Collect every line in the records below that contains the word "from".
__________________________________________________
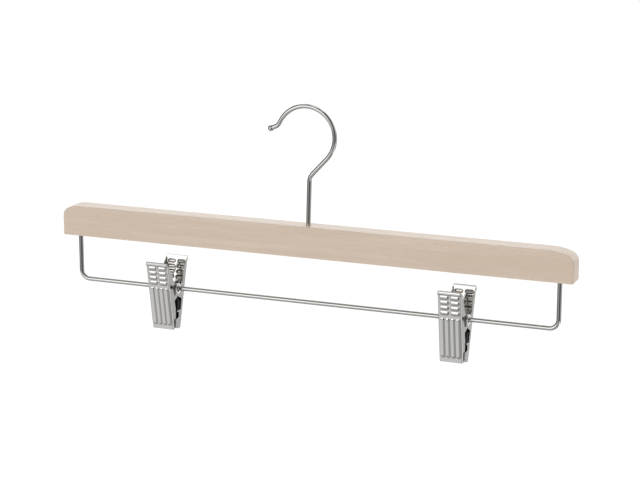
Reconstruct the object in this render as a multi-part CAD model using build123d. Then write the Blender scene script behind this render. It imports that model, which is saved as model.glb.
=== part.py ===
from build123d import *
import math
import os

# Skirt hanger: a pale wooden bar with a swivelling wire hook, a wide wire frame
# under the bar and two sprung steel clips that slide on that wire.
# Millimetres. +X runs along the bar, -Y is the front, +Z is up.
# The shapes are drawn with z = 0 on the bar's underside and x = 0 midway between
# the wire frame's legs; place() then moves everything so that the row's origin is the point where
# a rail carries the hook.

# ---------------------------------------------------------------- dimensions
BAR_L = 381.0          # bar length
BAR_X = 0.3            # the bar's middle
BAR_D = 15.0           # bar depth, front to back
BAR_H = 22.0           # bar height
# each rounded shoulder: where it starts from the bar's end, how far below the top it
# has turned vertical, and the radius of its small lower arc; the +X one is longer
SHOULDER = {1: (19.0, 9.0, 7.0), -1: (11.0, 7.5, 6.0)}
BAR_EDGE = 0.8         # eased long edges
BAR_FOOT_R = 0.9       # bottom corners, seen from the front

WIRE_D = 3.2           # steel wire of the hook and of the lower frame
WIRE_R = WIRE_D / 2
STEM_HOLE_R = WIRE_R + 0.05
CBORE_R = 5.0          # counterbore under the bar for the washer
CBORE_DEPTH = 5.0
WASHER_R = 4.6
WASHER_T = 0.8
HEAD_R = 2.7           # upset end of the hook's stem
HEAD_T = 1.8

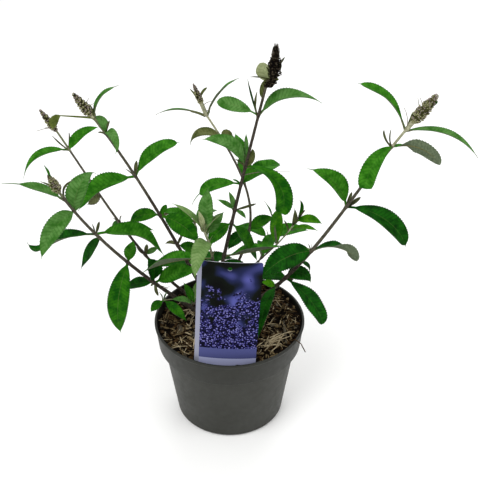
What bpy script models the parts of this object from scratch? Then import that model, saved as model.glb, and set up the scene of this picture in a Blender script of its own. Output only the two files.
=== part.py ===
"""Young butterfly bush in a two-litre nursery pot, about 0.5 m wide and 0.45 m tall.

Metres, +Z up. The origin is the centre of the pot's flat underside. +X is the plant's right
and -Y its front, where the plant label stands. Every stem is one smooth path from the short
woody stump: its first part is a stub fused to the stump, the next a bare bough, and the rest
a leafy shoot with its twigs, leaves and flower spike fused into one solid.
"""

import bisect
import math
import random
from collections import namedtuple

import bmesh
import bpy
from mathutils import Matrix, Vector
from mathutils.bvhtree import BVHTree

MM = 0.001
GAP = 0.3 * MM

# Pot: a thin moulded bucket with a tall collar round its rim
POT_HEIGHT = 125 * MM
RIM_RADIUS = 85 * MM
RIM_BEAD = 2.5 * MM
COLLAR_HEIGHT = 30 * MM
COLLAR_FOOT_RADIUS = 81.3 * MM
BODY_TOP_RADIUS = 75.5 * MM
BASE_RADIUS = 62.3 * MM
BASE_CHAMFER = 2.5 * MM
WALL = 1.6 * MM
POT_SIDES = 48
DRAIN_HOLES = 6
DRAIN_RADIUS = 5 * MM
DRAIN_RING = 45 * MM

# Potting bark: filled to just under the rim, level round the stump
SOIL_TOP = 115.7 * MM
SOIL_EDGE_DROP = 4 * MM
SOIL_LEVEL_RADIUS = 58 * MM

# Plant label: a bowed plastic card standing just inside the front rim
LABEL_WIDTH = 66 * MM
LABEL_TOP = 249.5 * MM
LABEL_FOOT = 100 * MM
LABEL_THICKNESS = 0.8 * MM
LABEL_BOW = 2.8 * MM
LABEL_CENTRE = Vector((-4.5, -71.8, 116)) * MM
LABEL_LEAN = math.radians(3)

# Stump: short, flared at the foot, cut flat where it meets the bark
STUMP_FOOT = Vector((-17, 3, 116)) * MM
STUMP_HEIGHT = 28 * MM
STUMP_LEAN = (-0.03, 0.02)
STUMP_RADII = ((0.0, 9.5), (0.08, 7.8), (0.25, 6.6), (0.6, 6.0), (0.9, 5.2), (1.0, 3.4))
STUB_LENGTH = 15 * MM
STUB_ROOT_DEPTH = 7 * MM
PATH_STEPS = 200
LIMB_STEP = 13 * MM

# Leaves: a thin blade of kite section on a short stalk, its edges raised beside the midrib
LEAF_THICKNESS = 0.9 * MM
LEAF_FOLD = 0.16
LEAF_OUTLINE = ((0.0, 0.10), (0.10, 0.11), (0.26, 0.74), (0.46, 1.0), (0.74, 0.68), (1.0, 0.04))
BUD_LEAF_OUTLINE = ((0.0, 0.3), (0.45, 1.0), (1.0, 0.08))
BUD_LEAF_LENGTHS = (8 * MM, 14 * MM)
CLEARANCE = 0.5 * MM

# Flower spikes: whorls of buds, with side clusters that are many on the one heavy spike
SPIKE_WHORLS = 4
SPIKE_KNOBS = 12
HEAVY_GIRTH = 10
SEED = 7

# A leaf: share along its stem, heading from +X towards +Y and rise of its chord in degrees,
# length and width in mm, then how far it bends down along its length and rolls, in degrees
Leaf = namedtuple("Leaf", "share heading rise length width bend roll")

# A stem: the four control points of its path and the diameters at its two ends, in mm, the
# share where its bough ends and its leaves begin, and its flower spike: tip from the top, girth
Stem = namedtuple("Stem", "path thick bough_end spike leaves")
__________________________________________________
THE RESULT:
from build123d import *
# each rounded shoulder: where it starts from the bar's end, how far below the top it
BAR_FOOT_R = 0.9       # bottom corners, seen from the front
What bpy script models the parts of this object from scratch? Then import that model, saved as model.glb, and set up the scene of this picture in a Blender script of its own. Output only the two files.
and -Y its front, where the plant label stands. Every stem is one smooth path from the short
from collections import namedtuple
from mathutils import Matrix, Vector
from mathutils.bvhtree import BVHTree
# A leaf: share along its stem, heading from +X towards +Y and rise of its chord in degrees,
# share where its bough ends and its leaves begin, and its flower spike: tip from the top, girth